# [PROBLEM]
For the material that follows, return exactly the lines from the one with "Model this object" through the one with "The OpenSCAD and", both ends included.

# [RECORDS TO PROCESS]
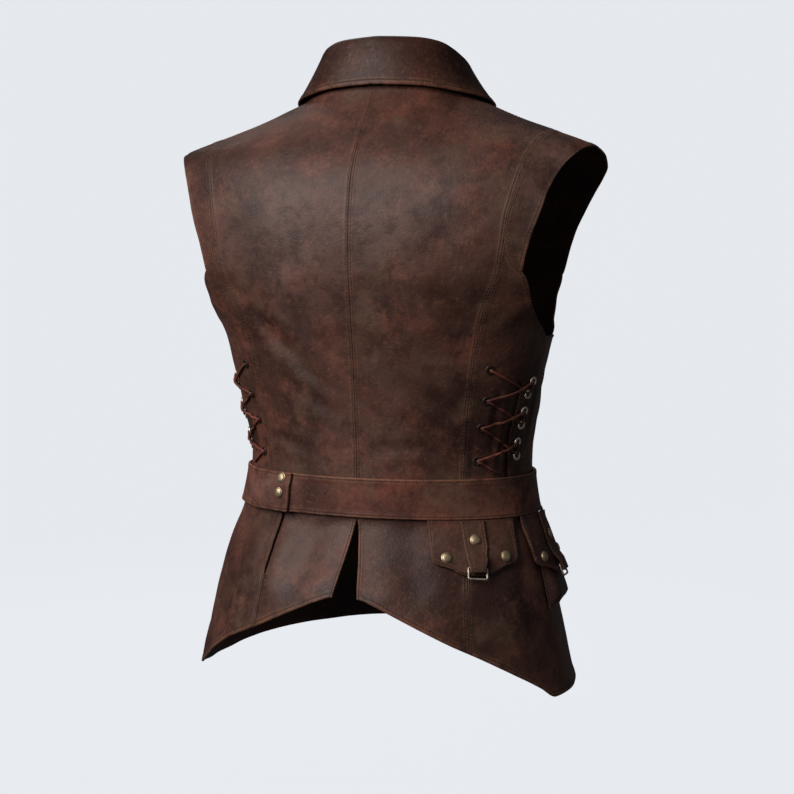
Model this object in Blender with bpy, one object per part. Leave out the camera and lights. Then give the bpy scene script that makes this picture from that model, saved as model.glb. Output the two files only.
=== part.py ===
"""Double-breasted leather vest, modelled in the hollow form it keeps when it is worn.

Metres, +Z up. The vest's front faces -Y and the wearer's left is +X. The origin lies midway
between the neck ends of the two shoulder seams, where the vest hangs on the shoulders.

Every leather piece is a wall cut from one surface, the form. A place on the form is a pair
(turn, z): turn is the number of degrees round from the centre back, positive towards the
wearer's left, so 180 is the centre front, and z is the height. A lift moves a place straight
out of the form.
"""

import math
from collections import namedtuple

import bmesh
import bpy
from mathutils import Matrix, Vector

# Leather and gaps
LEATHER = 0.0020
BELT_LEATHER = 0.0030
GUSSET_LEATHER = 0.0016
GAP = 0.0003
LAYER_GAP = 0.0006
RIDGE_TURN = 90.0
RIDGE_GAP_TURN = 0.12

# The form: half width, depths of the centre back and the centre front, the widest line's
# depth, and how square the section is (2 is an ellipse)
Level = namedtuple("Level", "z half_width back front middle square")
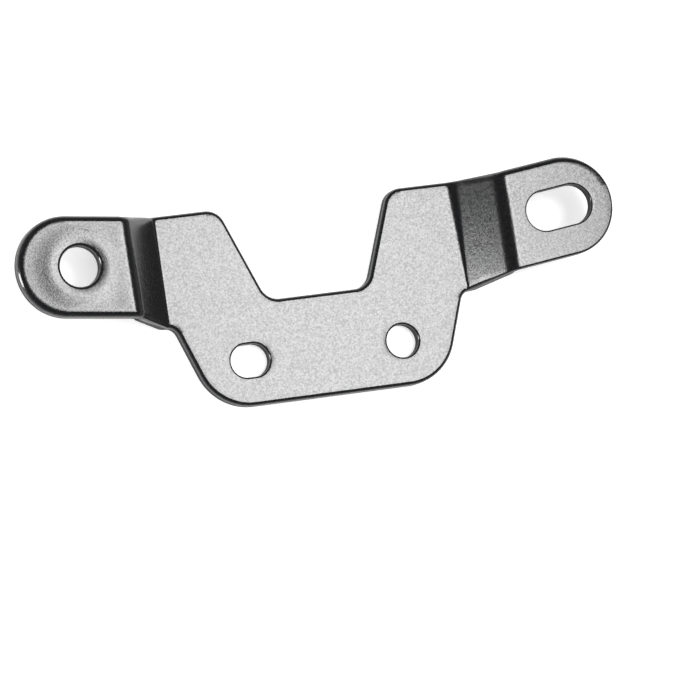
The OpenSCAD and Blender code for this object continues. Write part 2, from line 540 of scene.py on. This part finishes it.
...
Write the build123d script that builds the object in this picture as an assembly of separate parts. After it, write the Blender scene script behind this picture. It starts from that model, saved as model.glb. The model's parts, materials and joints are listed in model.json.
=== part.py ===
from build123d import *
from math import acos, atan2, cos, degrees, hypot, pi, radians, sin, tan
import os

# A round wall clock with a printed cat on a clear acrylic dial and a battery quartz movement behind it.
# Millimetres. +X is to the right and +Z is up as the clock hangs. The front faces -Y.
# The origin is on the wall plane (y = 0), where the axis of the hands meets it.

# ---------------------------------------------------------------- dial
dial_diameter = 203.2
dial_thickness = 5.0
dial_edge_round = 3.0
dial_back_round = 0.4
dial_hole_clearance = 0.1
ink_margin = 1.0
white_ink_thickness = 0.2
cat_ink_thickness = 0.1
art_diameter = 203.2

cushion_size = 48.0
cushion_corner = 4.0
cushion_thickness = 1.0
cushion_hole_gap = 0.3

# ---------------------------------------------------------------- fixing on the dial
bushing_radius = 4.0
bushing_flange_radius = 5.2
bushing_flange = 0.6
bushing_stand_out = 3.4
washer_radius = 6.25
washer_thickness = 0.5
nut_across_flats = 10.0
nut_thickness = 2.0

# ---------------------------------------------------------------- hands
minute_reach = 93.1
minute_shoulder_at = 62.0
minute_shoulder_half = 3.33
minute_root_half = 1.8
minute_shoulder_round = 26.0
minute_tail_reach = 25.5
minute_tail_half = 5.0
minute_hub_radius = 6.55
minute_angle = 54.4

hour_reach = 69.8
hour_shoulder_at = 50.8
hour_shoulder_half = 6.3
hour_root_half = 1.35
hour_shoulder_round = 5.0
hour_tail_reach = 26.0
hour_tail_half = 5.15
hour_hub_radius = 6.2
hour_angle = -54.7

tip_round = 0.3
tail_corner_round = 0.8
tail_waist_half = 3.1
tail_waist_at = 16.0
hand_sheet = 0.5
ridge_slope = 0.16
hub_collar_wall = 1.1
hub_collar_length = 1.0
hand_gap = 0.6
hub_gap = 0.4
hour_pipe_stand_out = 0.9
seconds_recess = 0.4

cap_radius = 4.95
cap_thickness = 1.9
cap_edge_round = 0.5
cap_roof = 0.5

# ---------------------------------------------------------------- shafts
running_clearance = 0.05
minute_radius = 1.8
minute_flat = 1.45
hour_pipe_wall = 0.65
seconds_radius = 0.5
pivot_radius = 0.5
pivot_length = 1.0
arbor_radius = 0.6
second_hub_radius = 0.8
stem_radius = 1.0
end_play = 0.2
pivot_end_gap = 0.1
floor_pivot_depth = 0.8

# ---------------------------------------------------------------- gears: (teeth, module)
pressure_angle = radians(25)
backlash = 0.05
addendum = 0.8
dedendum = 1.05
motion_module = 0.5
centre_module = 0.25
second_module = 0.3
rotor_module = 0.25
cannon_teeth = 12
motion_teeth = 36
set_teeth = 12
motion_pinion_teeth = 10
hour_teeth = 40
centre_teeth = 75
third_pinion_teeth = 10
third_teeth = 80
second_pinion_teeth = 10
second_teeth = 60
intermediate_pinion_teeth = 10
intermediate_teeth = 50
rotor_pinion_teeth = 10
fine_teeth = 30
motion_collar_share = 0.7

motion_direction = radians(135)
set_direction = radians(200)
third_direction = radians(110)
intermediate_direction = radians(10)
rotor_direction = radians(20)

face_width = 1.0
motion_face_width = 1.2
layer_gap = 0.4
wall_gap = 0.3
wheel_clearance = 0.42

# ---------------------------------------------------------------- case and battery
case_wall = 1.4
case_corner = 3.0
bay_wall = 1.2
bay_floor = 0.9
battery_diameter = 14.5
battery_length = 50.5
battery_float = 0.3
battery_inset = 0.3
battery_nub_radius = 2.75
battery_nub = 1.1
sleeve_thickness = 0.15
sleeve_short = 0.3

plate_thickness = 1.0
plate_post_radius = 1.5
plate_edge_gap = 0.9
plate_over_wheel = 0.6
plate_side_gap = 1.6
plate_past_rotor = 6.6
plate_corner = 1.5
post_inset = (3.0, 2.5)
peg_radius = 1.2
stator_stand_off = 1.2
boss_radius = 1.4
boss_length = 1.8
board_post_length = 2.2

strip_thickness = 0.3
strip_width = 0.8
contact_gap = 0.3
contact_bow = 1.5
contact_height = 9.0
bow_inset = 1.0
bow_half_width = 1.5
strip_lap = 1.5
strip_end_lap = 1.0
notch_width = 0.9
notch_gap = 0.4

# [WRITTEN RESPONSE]
Model this object in Blender with bpy, one object per part. Leave out the camera and lights. Then give the bpy scene script that makes this picture from that model, saved as model.glb. Output the two files only.
=== part.py ===
"""Double-breasted leather vest, modelled in the hollow form it keeps when it is worn.

Metres, +Z up. The vest's front faces -Y and the wearer's left is +X. The origin lies midway
between the neck ends of the two shoulder seams, where the vest hangs on the shoulders.

Every leather piece is a wall cut from one surface, the form. A place on the form is a pair
(turn, z): turn is the number of degrees round from the centre back, positive towards the
wearer's left, so 180 is the centre front, and z is the height. A lift moves a place straight
out of the form.
"""

import math
from collections import namedtuple

import bmesh
import bpy
from mathutils import Matrix, Vector

# Leather and gaps
LEATHER = 0.0020
BELT_LEATHER = 0.0030
GUSSET_LEATHER = 0.0016
GAP = 0.0003
LAYER_GAP = 0.0006
RIDGE_TURN = 90.0
RIDGE_GAP_TURN = 0.12

# The form: half width, depths of the centre back and the centre front, the widest line's
# depth, and how square the section is (2 is an ellipse)
Level = namedtuple("Level", "z half_width back front middle square")
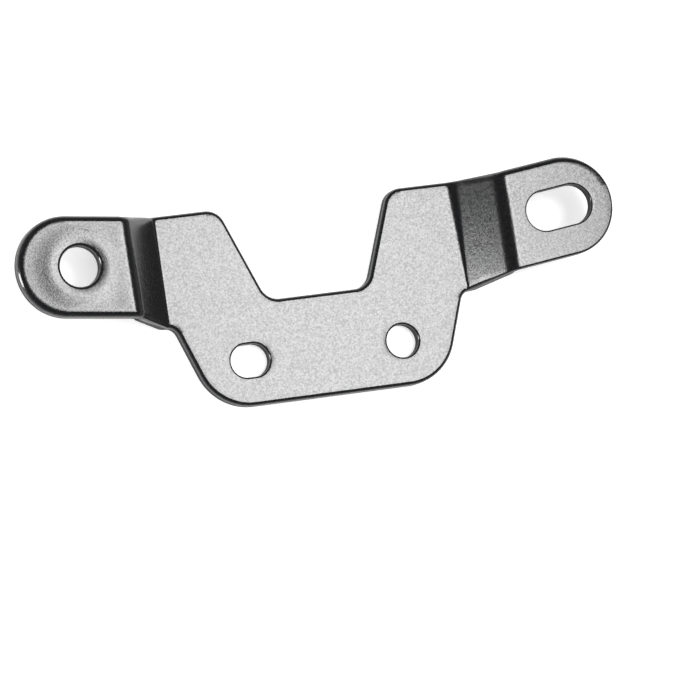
The OpenSCAD and Blender code for this object continues. Write part 2, from line 540 of scene.py on. This part finishes it.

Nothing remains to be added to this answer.